Quantitative assessment of TRPM5‐dependent oral aversiveness of pharmaceuticals using a mouse brief access taste aversion (BATA) assay.

Many orally administered pharmaceuticals are regarded by humans as aversive, most often described as “bitter.” Taste aversiveness often leads to patient noncompliance and reduced treatment effectiveness. “Bitter” taste is mediated by T2R GPCRs through a peripheral signaling pathway critically dependent upon function of the TRPM5 ion channel. The BATA assay operationally defines aversive taste as suppression of the rate at which a rodent licks from sipper tubes that deliver tastant solutions or suspensions.

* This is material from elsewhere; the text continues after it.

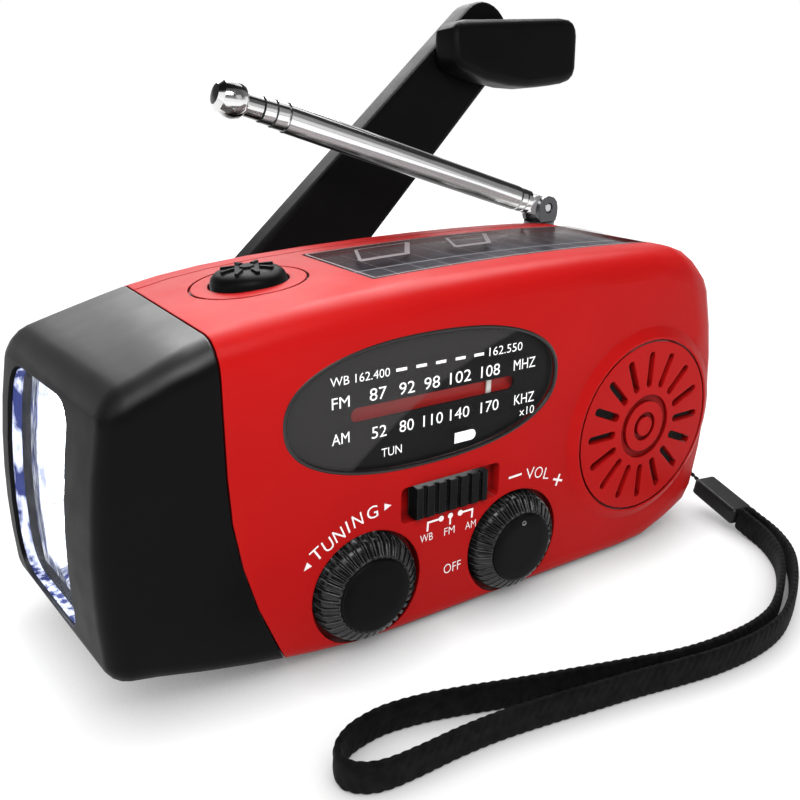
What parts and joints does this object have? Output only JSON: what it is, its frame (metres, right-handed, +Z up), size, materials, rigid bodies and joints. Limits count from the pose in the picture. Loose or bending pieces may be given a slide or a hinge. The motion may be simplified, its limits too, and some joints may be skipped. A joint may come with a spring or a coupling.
{
  "type": "emergency radio",
  "caption": "Hand-cranked pocket radio with a solar top, an end lamp, a telescopic antenna, dial, knobs, a round speaker grille and a wrist strap.",
  "frame": {"origin": "centre of the flat underside of the case", "axes": "+Z up, +X along the case from the lamp towards the speaker, -Y out of the face with the dial and knobs"},
  "size_m": [0.1339, 0.1012, 0.1033],
  "materials": {
    "front_cover": "satin moulded",
    "rear_cover": "satin moulded",
    "lamp_housing": "fine matt",
    "lamp_lens": "clear polycarbonate",
    "reflector": "vacuum metallised",
    "led_1": "lit diode",
    "led_2": "lit diode",
    "led_3": "lit diode",
    "led_board": "solder mask",
    "dial_window": "clear polycarbonate",
    "dial_plate": "printed",
    "dial_strip": "satin moulded",
    "dial_pointer": "lit diode",
    "tuning_knob": "fine matt",
    "tuning_capacitor": "nylon",
    "volume_knob": "fine matt",
    "volume_control": "plain",
    "band_switch": "fine matt",
    "switch_body": "plain",
    "speaker_cloth": "braided nylon",
    "speaker_basket": "plain",
    "speaker_cone": "paper cone",
    "speaker_magnet": "plain",
    "solar_window": "clear polycarbonate",
    "solar_cells": "silicon cells",
    "lamp_button": "fine matt",
    "button_switch": "plain",
    "main_board": "solder mask",
    "battery": "shrink wrap",
    "battery_door": "satin moulded",
    "usb_port": "plain",
    "charge_port": "plain",
    "port_cover": "soft",
    "crank_hub": "fine matt",
    "crank_shaft": "plain",
    "crank_bush": "plain",
    "crank_hinge_pin": "plain",
    "crank_arm": "fine matt",
    "grip_pin": "plain",
    "crank_grip": "fine matt",
    "crank_gear": "nylon",
    "dynamo_rotor": "plain",
    "dynamo_can": "plain",
    "gear_plate": "plain",
    "antenna_turret": "polished",
    "antenna_pin": "plain",
    "antenna_foot": "polished",
    "antenna_tube_1": "polished",
    "antenna_tube_2": "polished",
    "antenna_tube_3": "polished",
    "antenna_rod": "polished",
    "strap_bar": "plain",
    "strap_thread": "braided nylon",
    "strap_clip": "fine matt",
    "wrist_strap": "braided nylon"
  },
  "bodies": {
    "case": {"front_cover": "front_cover", "rear_cover": "rear_cover", "lamp_housing": "lamp_housing", "lamp_lens": "lamp_lens", "reflector": "reflector", "led_1": "led_1", "led_2": "led_2", "led_3": "led_3", "led_board": "led_board", "dial_window": "dial_window", "dial_plate": "dial_plate", "dial_strip": "dial_strip", "tuning_capacitor": "tuning_capacitor", "volume_control": "volume_control", "switch_body": "switch_body", "speaker_cloth": "speaker_cloth", "speaker_basket": "speaker_basket", "speaker_cone": "speaker_cone", "speaker_magnet": "speaker_magnet", "solar_window": "solar_window", "solar_cells": "solar_cells", "button_switch": "button_switch", "main_board": "main_board", "battery": "battery", "usb_port": "usb_port", "charge_port": "charge_port", "crank_bush": "crank_bush", "dynamo_can": "dynamo_can", "gear_plate": "gear_plate", "strap_bar": "strap_bar", "strap_thread": "strap_thread", "strap_clip": "strap_clip", "wrist_strap": "wrist_strap"},
    "tuning": {"tuning_knob": "tuning_knob"},
    "pointer": {"dial_pointer": "dial_pointer"},
    "volume": {"volume_knob": "volume_knob"},
    "band": {"band_switch": "band_switch"},
    "button": {"lamp_button": "lamp_button"},
    "door": {"battery_door": "battery_door"},
    "flap": {"port_cover": "port_cover"},
    "crank": {"crank_hub": "crank_hub", "crank_shaft": "crank_shaft", "crank_gear": "crank_gear", "crank_hinge_pin": "crank_hinge_pin"},
    "arm": {"crank_arm": "crank_arm", "grip_pin": "grip_pin"},
    "grip": {"crank_grip": "crank_grip"},
    "dynamo": {"dynamo_rotor": "dynamo_rotor"},
    "turret": {"antenna_turret": "antenna_turret", "antenna_pin": "antenna_pin"},
    "antenna_base": {"antenna_foot": "antenna_foot", "antenna_tube_1": "antenna_tube_1"},
    "antenna_second": {"antenna_tube_2": "antenna_tube_2"},
    "antenna_third": {"antenna_tube_3": "antenna_tube_3"},
    "antenna_tip": {"antenna_rod": "antenna_rod"}
  },
  "joints": [
    {"name": "crank_spin", "type": "hinge", "parent": "case", "child": "crank", "pos_m": [-0.0192, 0.0215, 0.042], "axis": [0, -1, 0], "continuous": true},
    {"name": "arm_fold", "type": "hinge", "parent": "crank", "child": "arm", "pos_m": [-0.0192, 0.0272, 0.042], "axis": [-0.6481, 0, 0.7615], "range_deg": [0, 172]},
    {"name": "grip_spin", "type": "hinge", "parent": "arm", "child": "grip", "pos_m": [0.04166, 0.03843, 0.09379], "axis": [-0.106, 0.9903, -0.0902], "continuous": true},
    {"name": "dynamo_spin", "type": "hinge", "parent": "case", "child": "dynamo", "pos_m": [-0.00891, 0.0157, 0.02974], "axis": [0, -1, 0], "continuous": true},
    {"name": "antenna_swivel", "type": "hinge", "parent": "case", "child": "turret", "pos_m": [0.0466, 0.0178, 0.057], "axis": [0, 0, 1], "range_deg": [0, 180]},
    {"name": "antenna_tilt", "type": "hinge", "parent": "turret", "child": "antenna_base", "pos_m": [0.0466, 0.0178, 0.0618], "axis": [0, 1, 0], "range_deg": [-13, 144]},
    {"name": "antenna_slide_2", "type": "slide", "parent": "antenna_base", "child": "antenna_second", "axis": [-0.9562, 0, 0.2929], "range_m": [0, 0.05]},
    {"name": "antenna_slide_3", "type": "slide", "parent": "antenna_second", "child": "antenna_third", "axis": [-0.9562, 0, 0.2929], "range_m": [0, 0.05]},
    {"name": "antenna_slide_4", "type": "slide", "parent": "antenna_third", "child": "antenna_tip", "axis": [-0.9562, 0, 0.2929], "range_m": [0, 0.05]},
    {"name": "tuning_turn", "type": "hinge", "parent": "case", "child": "tuning", "pos_m": [-0.0213, -0.0225, 0.0112], "axis": [0, 1, 0], "range_deg": [-225, 40]},
    {"name": "pointer_slide", "type": "slide", "parent": "case", "child": "pointer", "axis": [1, 0, 0], "range_m": [-0.0245, 0.005]},
    {"name": "volume_turn", "type": "hinge", "parent": "case", "child": "volume", "pos_m": [0.0082, -0.0225, 0.0108], "axis": [0, 1, 0], "range_deg": [-150, 120]},
    {"name": "band_slide", "type": "slide", "parent": "case", "child": "band", "axis": [1, 0, 0], "range_m": [-0.0022, 0.0026]},
    {"name": "button_press", "type": "slide", "parent": "case", "child": "button", "axis": [0.0958, 0, -0.9954], "range_m": [0, 0.0008], "stiffness_N_per_m": 400, "springref_m": -0.0003},
    {"name": "door_swing", "type": "hinge", "parent": "case", "child": "door", "pos_m": [0.025, 0.0225, 0.005], "axis": [-1, 0, 0], "range_deg": [0, 90]},
    {"name": "flap_swing", "type": "hinge", "parent": "case", "child": "flap", "pos_m": [0.0385, 0.0227, 0.033], "axis": [-1, 0, 0], "range_deg": [0, 90]}
  ],
  "couplings": [
    {"joint": "dynamo_spin", "follows": "crank_spin", "ratio": -4},
    {"joint": "pointer_slide", "follows": "tuning_turn", "m_per_rad": 0.00615}
  ]
}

We have used a mouse BATA assay for rapid quantification of oral aversiveness from a set of 20 pharmaceutical active ingredients (APIs). Robust lick‐rate dose‐response functions were obtained from both C57BL/6J (WT) and C57BL6/TRPM5 −/− (TRPM5 KO) mouse strains, generating reliable determinations of potency and relative maximal oral aversiveness for each API. A subset of APIs also was evaluated in a human bitterness assessment test; EC50s from both the human test and WT mouse BATA were equivalent. Relative to WT potencies, EC50s from TRPM5 KO mice were right‐shifted >10‐fold for all but four APIs. Cetirizine, dextromethorphan, sumatriptan, and valproate EC50s were essentially identical in both mouse strains, indicating a TRPM5‐independent alternative aversive pathway. Our results suggest the BATA assay will facilitate formulation strategies and taste assessment of late development‐phase APIs.